Greek finance (2)

This follows on from Greek finance (1).

The key to understanding is terminology.

Gaining a confident handle on a few fundamental ideas is hugely helpful, I believe. This is probably stuff I should have absorbed when I did O level Economics in – er – 1977 – but for some reason it never really sank in. So the current financial crisis has had some value, however peripheral.

SOVEREIGN DEBT

This is money borrowed by national governments.

Governments borrow by issuing  securities or bonds.

In principle, governments can guarantee repayment by increasing taxes or printing money.

Not all countries are equally creditworthy, and so interest rates vary.

In some ways we are ill-served by terms such as ‘debt’ and ‘borrowing’, which confuse matters. Margaret Thatcher did not help by likening government finance to managing the household budget. The term ‘sovereign debt’ helps to remind us that government borrowing is different to what happens at a personal level (in my view).

DEBT

Debt – sovereign debt – is the total amount of money that a government has – cumulatively – borrowed. Apologies for using a household analogy – but it’s equivalent to the total outstanding on a mortgage, for example.

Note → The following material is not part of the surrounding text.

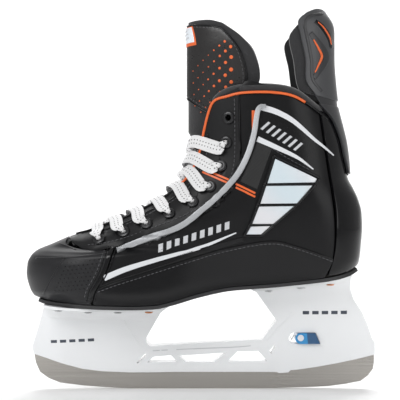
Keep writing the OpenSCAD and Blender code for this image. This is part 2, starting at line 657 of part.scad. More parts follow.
guard_half = 32;
guard_round = 38;
function guard_z(z) = lerp(pz(247), guard_height + sole_height, (z - 247) / (326 - 247));
function guard_rows(rows) = [for (row = rows) [for (p = row) [px(p[0]), guard_z(p[1])]]];
guard_back = [for (r = [[247, 119.5], [262, 118], [280, 116.6], [298, 116.4], [312, 115.8], [326, 111]])
    [guard_z(r[0]), px(r[1])]];
plate_net = guard_rows([
    [[119.5, 248.5], [114, 248.5], [106, 249.5], [98, 251]],
    [[118, 262], [112, 262], [101, 262.5], [89.4, 263]],
    [[116.6, 280], [110, 280], [99, 280.5], [88.8, 281]],
    [[116.4, 298], [109, 299], [97, 300], [84.8, 300.5]],
    [[115.6, 313], [108, 314], [96, 314.5], [82.6, 313.5]],
    [[109, 324], [104, 325.5], [98, 325], [90, 321.5]]]);
felt_net = guard_rows([
    [[119.5, 250], [112, 250], [98, 252], [84, 254.5]],
    [[118, 262], [110, 262], [96, 263], [81, 264]],
    [[116.6, 280], [107, 280], [93, 280], [78.8, 280]],
    [[116.4, 296], [107, 297], [90, 298], [75, 299]],
    [[115.6, 310], [107, 311], [93, 311], [80, 308]],
    [[112, 319], [105, 320], [97, 319], [88, 316]]]);
function guard_skin(net, u, v) =
    let(s = min(abs(u), 1), p = net_point(net, s ^ 1.5, v), depth = net_point(net, 0, v)[0] - p[0])
    [p[0], -sign(u) * guard_half * kw * round_off(depth / guard_round, 2), p[1]];

module tendon_guard() {
    color("#4d5055") formed(function(u, v) guard_skin(plate_net, u, v), -guard_t, 0, 20, 12);
}

module guard_felt() {
    color("#141415") formed(function(u, v) guard_skin(felt_net, u, v), -guard_t - layer_gap - guard_felt_t,
        -guard_t - layer_gap, 16, 10);
}

// Raised chevron insert on each face of the plate
chevron_net = guard_rows([
    [[94, 268], [97.5, 263]],
    [[98.5, 276], [102, 276]],
    [[104, 285], [108, 285]],
    [[98, 296], [102, 296]],
    [[91, 306], [94.5, 310]]]);
module guard_insert() {
    color("#d9531e") for (side = [-1, 1])
        formed(function(u, v)
            let(p = net_point(chevron_net, side > 0 ? u : 1 - u, v),
                depth = (curve(guard_back, p[1]) - p[0]) / guard_round)
            [p[0], side * guard_half * kw * round_off(depth, 2), p[1]],
            0.4, 1.1, 2, 12, 0.02, 0.98);
}

// Holder: side outline cut from a body whose half width follows the flange and the towers
function hx(x) = x * kr;
function hz(z) = z <= 40 ? z : lerp(40, sole_height, (z - 40) / (nominal_sole - 40));
function hpoints(points) = [for (p = points) [hx(p[0]), hz(p[1])]];
tower_gap = layer_gap;
function sole_at(x) = curve(sole_line, x);
function foot_line(xs) = [for (x = xs) [hx(x), sole_at(hx(x)) - tower_gap]];

runner_top_line = hpoints([[-133, 26.5], [-117.5, 23], [-100.5, 19], [-84, 17], [-61, 16], [59, 16], [84, 18],
    [101, 20.5], [118, 23.5], [136, 27]]);
holder_outline = concat(
    hpoints([[-143.5, 32.5], [-143, 30.5], [-130, 26.5], [-117.5, 22.5], [-100.5, 18], [-84, 16], [-61, 15],
        [59, 15], [66, 15], [68, 14], [76, 14.6], [78, 16.6], [84, 17], [101, 19.5], [118, 22.5], [134.5, 26],
        [150.5, 30], [150.5, 40], [148, 44], [144, 56], [139, 67], [132, 77.5], [128.6, 87.5]]),
    foot_line([128.5, 118, 105, 92, 80, 70, 60, 50, 42]),
    hpoints([[48, 84.5], [65.5, 59.5], [53.5, 43], [-7.5, 39.5], [-42.5, 37.5], [-45.5, 40], [-46.5, 44],
        [-33.5, 67]]),
    foot_line([-24, -32, -50, -70, -90, -110, -132]),
    hpoints([[-136, 64], [-144.5, 36.5]]));
windows = [
    hpoints([[-54.5, 23], [-53.5, 22.6], [-45.8, 30], [-47.2, 31.2]]),
    hpoints([[-45.5, 23.5], [-19.5, 23.5], [-25, 29.5], [-40, 28.3]]),
    hpoints([[-18.5, 29], [-12, 23.5], [11.5, 23.5], [23, 31.5]]),
    hpoints([[23.5, 24], [58, 24.2], [50, 33], [32, 32.5]]),
    hpoints([[59.5, 33], [61.5, 30.5], [65, 36.5], [63.8, 38.2]])
];
flange_step = 0.5;
width_share = [[0, 1], [flange_t, 0.98], [flange_t + flange_step, 0.7], [flange_t + 5, 0.5], [22, 0.36],
    [40, 0.27], [80, 0.2]];
flange_half = [for (p = [[-137, 0.5], [-130, 0.8], [-118, 0.98], [-95, 1], [-60, 0.97], [-40, 0.9],
    [-24, 0.7]]) [hx(p[0]), p[1] * front_flange_w / 2]];
rear_half = [for (p = [[38, 0.66], [50, 0.88], [75, 1], [100, 1], [118, 0.9], [131, 0.66]])
    [hx(p[0]), p[1] * rear_flange_w / 2]];
function holder_half(x, z) =
    let(h = sole_at(x) - z, wide = x < 0 ? curve(flange_half, x) : curve(rear_half, x))
    max(holder_w / 2 + clamp((z - 22) / 40) * 1.5, wide * curve(width_share, h));

module holder_body(x0, x1, nx, nz) {
    function level(x, j) = let(top = sole_at(x))
        j == nz ? top : j == nz - 1 ? top - flange_t : j == nz - 2 ? top - flange_t - flange_step
        : lerp(10, top - flange_t - flange_step, j / (nz - 2));
    function grid(side) = [for (j = [0:nz]) for (i = [0:nx])
        let(x = lerp(x0, x1, i / nx), z = level(x, j)) [x, side * holder_half(x, z), z]];
    slab(grid(lateral), grid(medial), nx, nz);
}

slot_depth = 8;
tang_x = hpoints([[112, 0]])[0][0];
tang_top = 45;
tang_l = 14;
slider_x0 = hpoints([[81.7, 0]])[0][0];
slider_x1 = hpoints([[103, 0]])[0][0];
slider_z0 = 39.5;
slider_z1 = 48.8;
window_clear = 0.3;
slider_slant = 4;
spring_room = 6;
cavity_w = 5;

// Side outline of the slider, or of its window when grown by clear: round in front, slanted behind
module slider_outline(x0, clear) {
    r = (slider_z1 - slider_z0) / 2;
    translate([x0 + r, slider_z0 + r]) circle(r = r + clear, $fn = 48);
    polygon([[x0 + r, slider_z0 - clear], [slider_x1 + 2 * clear, slider_z0 - clear],
        [slider_x1 - slider_slant + 2 * clear, slider_z1 + clear], [x0 + r, slider_z1 + clear]]);
}

module holder() {
    color("#f4f6f7") difference() {
        intersection() {
            union() {
                holder_body(hx(-152), hx(0.5), 22, 9);
                holder_body(hx(0.5), hx(156), 22, 9);
            }
            translate([0, boot_width, 0]) rotate([90, 0, 0]) linear_extrude(2 * boot_width) difference() {
                polygon(holder_outline);
                for (w = windows) polygon(w);
            }
        }
        // slot for the runner
        translate([0, runner_t / 2 + slot_clear, 0]) rotate([90, 0, 0])
            linear_extrude(runner_t + 2 * slot_clear) polygon(concat([for (p = runner_top_line) p + [0, slot_depth - 1]],
                [[hx(152), 34], [hx(152), 0], [hx(-152), 0], [hx(-152), 34.5], [hx(-141), 37.5],
                    [hx(-135), 36.5]]));
        // pocket for the tang and its catch, open to the slot
        translate([slider_x1 - slider_travel - 2, -cavity_w / 2, 20])
            cube([tang_x + tang_l + 4 - slider_x1 + slider_travel, cavity_w, 30]);
        // window for the slider
        translate([0, boot_width / 2, 0]) rotate([90, 0, 0]) linear_extrude(boot_width)
            slider_outline(slider_x0 - slider_travel, window_clear);
        // closed pocket for the slider's spring, ahead of the window
        translate([slider_x0 - slider_travel - spring_room, -cavity_w / 2, slider_z0])
            cube([2 * spring_room, cavity_w, slider_z1 - slider_z0]);
    }
}

module runner() {
    color("#c4c8cb") translate([0, runner_t / 2, 0]) rotate([90, 0, 0]) linear_extrude(runner_t) union() {
        polygon(concat(
            hpoints([[-143.5, 31], [-142, 22.5], [-138.5, 14.5], [-131, 9], [-121, 5], [-100.5, 2.5],
                [-80.5, 1], [-60.5, 0], [50.5, 0], [91, 1], [111, 2], [126, 4], [139, 6.5], [145.5, 11.5],
                [149.5, 17], [150.5, 23], [150.5, 29.8]]),
            [for (p = reversed(runner_top_line)) p + [0, slot_depth - 3]],
            hpoints([[-137, 34.5], [-141, 35], [-143.5, 33.5]])));
        translate([tang_x, 24]) square([tang_l, tang_top - 24]);
        polygon([[tang_x - 2.5, tang_top], [tang_x, tang_top - 4], [tang_x + 2, tang_top - 4],
            [tang_x + 2, tang_top]]);
    }
}

// Release slider: a block through the rear tower with a rounded front end
slider_w = 21;
slider_slot = 4.4;
module release_slider() {
    r = (slider_z1 - slider_z0) / 2;
    color("#1f7fd0") difference() {
        translate([0, slider_w / 2, 0]) rotate([90, 0, 0]) linear_extrude(slider_w)
            slider_outline(slider_x0, 0);
        translate([slider_x1 - 9, -slider_slot / 2, slider_z0 - 1]) cube([20, slider_slot, 12]);
        for (side = [lateral, medial])
            translate([slider_x0 + r, side * slider_w / 2, slider_z0 + r + 0.5]) rotate([90, 0, 0])
                cylinder(d = mark_d + 0.04, h = 2 * mark_t, center = true, $fn = 32);
    }
}

// Round white marks set into both ends of the slider
mark_d = 5.4;
mark_t = 0.6;
module slider_marks() {
    r = (slider_z1 - slider_z0) / 2;
    color("#ffffff") for (side = [lateral, medial])
        translate([slider_x0 + r, side * (slider_w / 2 - mark_t / 2), slider_z0 + r + 0.5]) rotate([90, 0, 0])
            cylinder(d = mark_d, h = mark_t, center = true, $fn = 32);
}

// Zigzag leaf spring that pushes the slider back
module return_spring() {
    x0 = slider_x0 - slider_travel - spring_room + 0.4;
    x1 = slider_x0 - 0.1;
    folds = 5;
    leaf = 0.6;
    zig = [for (i = [0:folds])
        [lerp(x0, x1 - leaf, i / folds), i % 2 == 0 ? slider_z0 + 2.4 : slider_z1 - 2.4]];
    color("#9aa0a6") translate([0, 2, 0]) rotate([90, 0, 0]) linear_extrude(4) union() {
        for (i = [0:folds - 1]) polygon([zig[i], zig[i] + [leaf, 0], zig[i + 1] + [leaf, 0], zig[i + 1]]);
    }
}

// Sprung catch between the slider and the runner's tang
module catch_spring() {
    x0 = slider_x1 - 8.8;
    x1 = tang_x - 2.8;
    color("#b4b9bd") translate([0, 1.4, 0]) rotate([90, 0, 0]) linear_extrude(2.8)
        polygon([[x0, slider_z0 + 2], [x1, slider_z0 + 2], [x1, slider_z0 + 1], [tang_x - 0.3, slider_z0 + 1],
            [tang_x - 0.3, slider_z0 + 0.2], [x1 - 0.8, slider_z0 + 0.2], [x1 - 0.8, slider_z0 + 1.2],
            [x0, slider_z0 + 1.2]]);
}

// Rivets that hold the flanges to the outsole
rivet_head_h = 1.2;
front_rivets = [for (x = [-119, -94, -69]) hx(x)];
rear_rivets = [for (x = [58, 85.5]) hx(x)];
copper_rivets = [hx(-43), hx(110)];
rivet_inset = 5.4;

module rivets(xs) {
    for (x = xs) for (side = [lateral, medial]) {
        y = side * (holder_half(x, sole_at(x)) - rivet_inset);
        translate([x, y, sole_at(x) - flange_t - flange_step - tower_gap]) mirror([0, 0, 1]) rivet();
    }
}

module rivet() {
    rotate_extrude($fn = 32) polygon([[0, 0], [rivet_head_d / 2, 0],
        [rivet_head_d / 2 - 0.4, rivet_head_h * 0.7], [rivet_head_d / 2 - 1.6, rivet_head_h], [0, rivet_head_h]]);
}

module rivets_steel() {
    color("#c9cdd0") rivets(concat(front_rivets, rear_rivets));
}

module rivets_copper() {
    color("#b8682c") rivets(copper_rivets);
}

outsole();
insole_board();
footbed();
toe_cap();
toe_lining();
quarter_lateral();
quarter_medial();
facing_lateral();
facing_medial();
lining_lateral();
lining_medial();
ankle_pad_lateral();
ankle_pad_medial();
heel_counter();
heel_lining();
side_wrap_lateral();
side_wrap_medial();
side_panel_lateral();
side_panel_medial();
eyelets_lateral();
eyelets_medial();
lace();
lace_end_lateral();
lace_end_medial();
lace_tips();
tongue_base();
tongue_flap();
tongue_face();
tongue_badge();
guard_base();
tendon_guard();
guard_felt();
guard_insert();
holder();
runner();
release_slider();
slider_marks();
return_spring();
catch_spring();
rivets_steel();
rivets_copper();
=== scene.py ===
import math
import bmesh
import bpy
import numpy as np
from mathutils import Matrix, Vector


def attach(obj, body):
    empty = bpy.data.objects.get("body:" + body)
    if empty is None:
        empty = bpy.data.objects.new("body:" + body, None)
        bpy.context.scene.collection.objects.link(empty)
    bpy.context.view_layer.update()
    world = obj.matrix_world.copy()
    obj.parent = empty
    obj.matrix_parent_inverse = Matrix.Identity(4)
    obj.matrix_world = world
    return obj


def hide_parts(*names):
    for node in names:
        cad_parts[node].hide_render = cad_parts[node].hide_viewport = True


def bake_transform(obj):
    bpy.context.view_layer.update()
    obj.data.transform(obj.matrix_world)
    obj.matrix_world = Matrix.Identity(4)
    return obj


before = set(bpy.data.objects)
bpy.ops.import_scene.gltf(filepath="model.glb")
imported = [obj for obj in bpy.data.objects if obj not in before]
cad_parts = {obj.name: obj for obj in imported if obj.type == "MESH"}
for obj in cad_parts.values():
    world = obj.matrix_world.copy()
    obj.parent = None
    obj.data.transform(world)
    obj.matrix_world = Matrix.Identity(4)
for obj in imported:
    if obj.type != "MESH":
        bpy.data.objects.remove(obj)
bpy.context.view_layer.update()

mm = 0.001
lateral, medial = -1, 1
sides = (("Lateral", lateral), ("Medial", medial))


# Camera: the object seen exactly from its outer side, toe on the left
cameraLook = {"lens": 100.0, "sensor": 36.0, "distance": 0.963, "height": 0.163, "near": 0.05, "far": 50.0}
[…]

These days the figures are large – we are talking about billions, or hundreds of billions of pounds, dollars, or Euros. Actually billions are no longer sufficient, and we often need to bring in trillions.  In the case of Japan – which has a very large debt, and a small unit of currency – we’re starting to look at quadrillions !

Debt is a straightforward idea – but it’s important to distinguish debt from deficit.

DEFICIT

Debt and deficit are similar, and both refer to a shortage of money ! However debt is cumulative and relates to the total amount owed, whereas deficit relates to what has changed over a period of time – usually a year when we are talking about government finance.

Again with apologies for using a personal example, but if my credit card bill is £500 in March, and £600 in April, then my debt has increased from £500 to £600, but the deficit was £100 – where deficit gives net difference between expenditure and income.

Debt is the more fundamental concept – but is controlled through deficits. So governments will target deficit reduction – where it is recognised that even a deficit of £1 will increase the debt. The only way to reduce the debt is by turning deficits into surpluses.

GDP

Gross Domestic Product – GDP – gives the market value of all goods and services produced by a country in a given period. It provides a good measure of the size of a country’s economy.

Numbers are large, typically in the high billions, or low trillions, for the largest economies.

DEBT TO GDP RATIO

Debt figures are large, and on their own, don’t tell us much. It’s more useful to measure a country’s debt in relative terms, and the most common way of doing this is by comparing debt with the size of that country’s economy.

The debt to GDP ratio is debt expressed as a percentage of GDP.

So if country A has a debt of $1 billion, and a GDP of $10 billion then its ratio is 10%, and if country B has a debt of $110 billion, and a GDP of $100 billion then its ratio is 110%.